I will say that a good barging experience is largely dependent on weather. We were supposed to have rainy weather the whole week, but miraculously, it never got really bad. We were very aware all along of how different (horrible) it could have been.

We also went in the low season. Saw few other boats except for a busy Sunday which was a taste of what summer must be like. Not for me!

Any of you still interested after reading this account should look at Locaboat. The boat we took (FB1500) was magnificent. It had radiators in each cabin and each bathroom, so drying towels and handwashables was easy.

The bikes were sturdy and in excellent condition. We just didn't get to use them as much as we'd have liked to.

They offered a Market Basket service whereby we ordered many of the basics, including heavier items like water. We still had to shop the first night and almost every day thereafter (for 8 people!) but there was a critical mass of food, etc. on board when we arrived.

The staff at Locaboat was great.
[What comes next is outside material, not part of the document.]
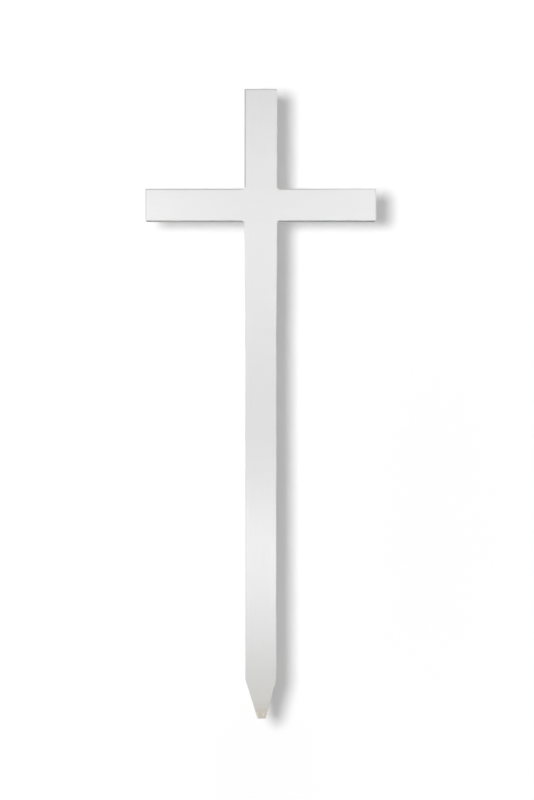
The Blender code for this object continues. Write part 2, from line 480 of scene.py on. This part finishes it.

Good communication and everything they promised was delivered. (Food, equipment, taxi connections, charts, etc.)

Finally, on the advice of someone here, we chose a route with as few locks as possible. Only 23 in a week. It was still a lot of work on two days and we did have a few slightly harrowing experiences, but I can't imagine doing the trips that involve 50-80 locks in a week. Gads!

We cruised from St. Leger sur Dheune to Loisy. And we are already looking at doing it again, next summer in Ireland!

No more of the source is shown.